THE smart-looking Renault Captur, albeit built on the underpinnings of the popular Clio, has been given a macho makeover so it stands taller in the urban jungle.
Its striking styling has gone down well with the suburban dweller, who needs a practical run-around but craves a touch of the wide outdoors, and yet, is far too sensible for a crazy looking Cactus.
Is the Captur then not just another of the so-called ‘crossovers’ I hear you ask? Well apparently not.
Cars like the Nissan Qashqai, which started the current craze of crossovers, meaning cars that have the looks and beefy stature of a 4×4 with the more economical running gear of a family hatch, (a pretend off-roader in other words) do just that, pretend. However the Captur makes no such claims, nor does it want to go off road.
Its non-pretentiousness is its appeal, and it appears to have created a market for this type of car, where the sales are racing ahead.

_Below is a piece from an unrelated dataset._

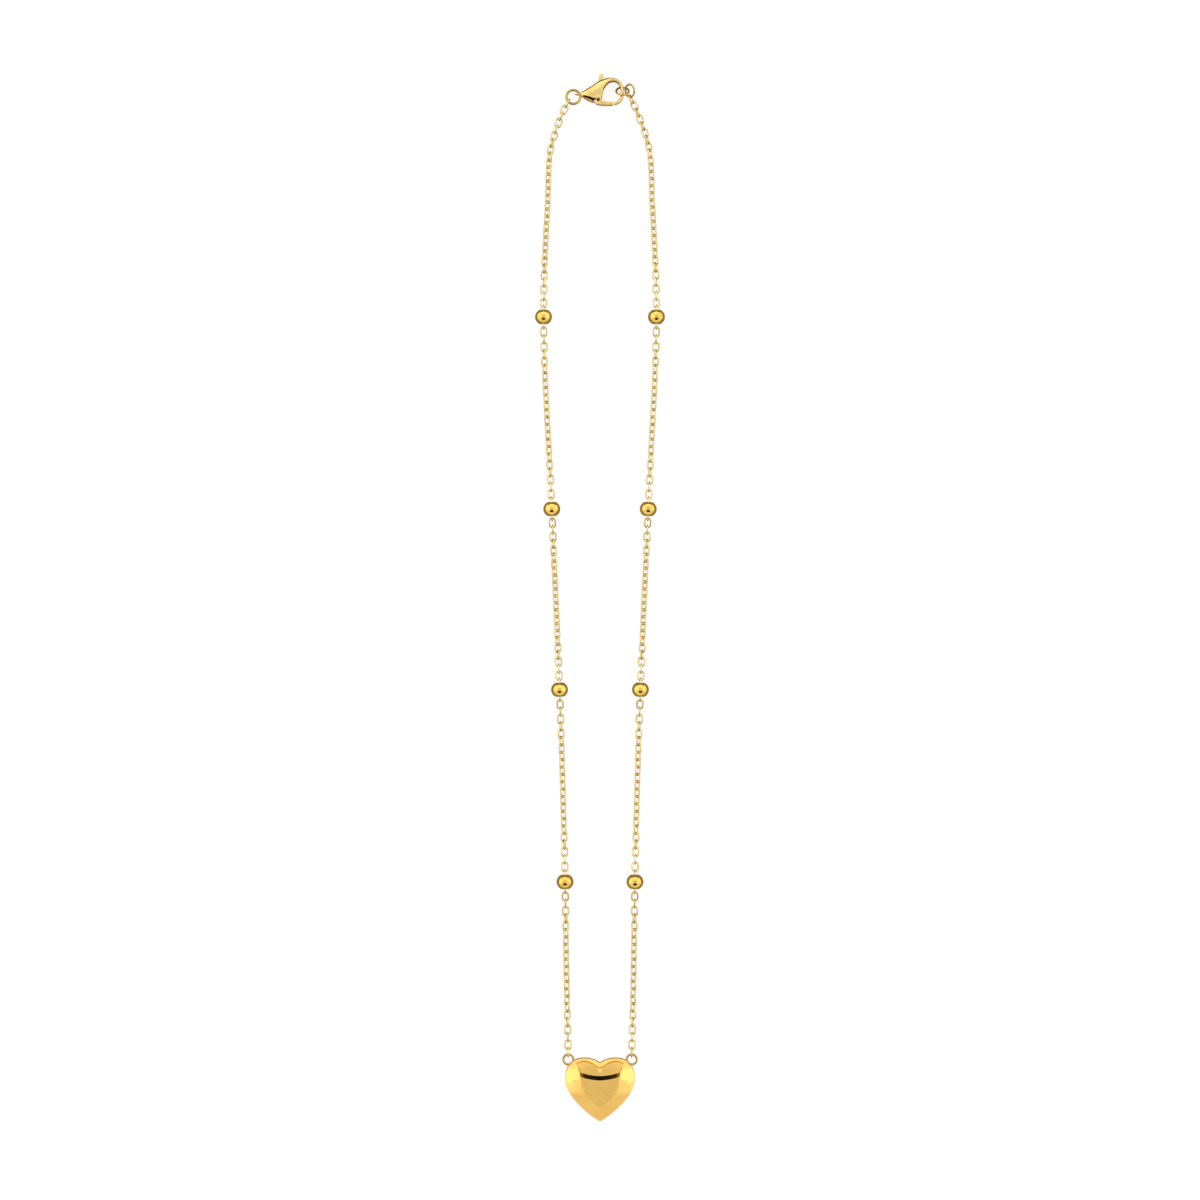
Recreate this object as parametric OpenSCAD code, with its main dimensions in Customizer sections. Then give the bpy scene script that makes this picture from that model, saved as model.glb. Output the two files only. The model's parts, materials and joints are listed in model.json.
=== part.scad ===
/* [Necklace loop] */
// Height of the laid-out loop, clasp end to heart tip
drop_h = 224.6; // [180:0.1:280]
// Widest distance between the two chains
loop_w = 24.1; // [19:0.1:30]
// Distance along the chain from bead to bead
bead_spacing = 41.2; // [33:0.1:46]
// How much shorter the middle run lies, with its links slack
middle_slack = 2.45; // [0:0.05:2.6]
// Distance along the chain from the lowest bead to the heart
last_run = 37.4; // [30:0.1:45]
// Gap under the chain where it lies lowest on the table
chain_lie_gap = 0; // [0:0.05:0.5]

/* [Chain link] */
// Outer length of one link
link_len = 2.34; // [2.15:0.01:2.7]
// Outer width of one link
link_w = 1.6; // [1.5:0.01:1.75]
// Wire thickness of one link
link_wire = 0.35; // [0.3:0.01:0.4]
// Least play between two joined links
link_play = 0.04; // [0.02:0.01:0.08]

/* [Bead] */
// Bead diameter across the chain
bead_d = 3.65; // [3:0.05:4.4]
// Bead length along the chain
bead_len = 3.35; // [2.8:0.05:3.6]
// Bead shell thickness
bead_wall = 0.3; // [0.25:0.01:0.4]
// Gap round the chain in the bead's two holes
bead_hole_gap = 0.1; // [0.08:0.01:0.15]

/* [Heart] */
// Heart width
heart_w = 15; // [13.5:0.1:18]
// Heart height, lobe tops to tip
heart_h = 13.3; // [11.5:0.1:16]
// Heart thickness, back to table facet
heart_t = 3.3; // [3:0.1:4]
// Height of the upright rim round the heart
heart_rim_h = 1.5; // [1.45:0.05:1.8]
// Thickness of the heart's back plate
heart_plate_t = 0.6; // [0.5:0.05:0.8]
// Shell thickness of the heart's front
heart_wall = 0.45; // [0.35:0.01:0.6]
// Outer diameter of a heart eyelet
eyelet_d = 2.6; // [2.4:0.05:3.1]
// Wire thickness of a heart eyelet
eyelet_wire = 0.45; // [0.36:0.01:0.54]

/* [Clasp] */
// Length of the lobster clasp body, neck to hook
clasp_len = 9.1; // [8.6:0.1:10.9]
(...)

The Captur won’t venture far off the tarmac but it looks as though it might, and it has a practical spin-off in a higher than normal driving position, and easier entry for those of more mature years.
Maybe that is a clue to its popularity? Couple this with the car’s potential for a muddy family life with seat covers that can be unzipped and popped in the washing machine, not to mention lots of space in the rear, makes it an ideal choice for… well everyone really!
As if that wasn’t reason enough for Granny, Mr Mom or the local Rugby team to rush out and buy one; it comes with a choice of two petrol or two diesel engines including some with the option of automatic gearboxes.
Prices start at around £14,000 in the UK and €12,800 in Spain, but can nearly double if you want all the bells and whistles. However, with four trim levels that all include cruise control, air conditioning, electric windows all round and a trip computer, you won’t have to spend a fortune to stand out in your urban jungle.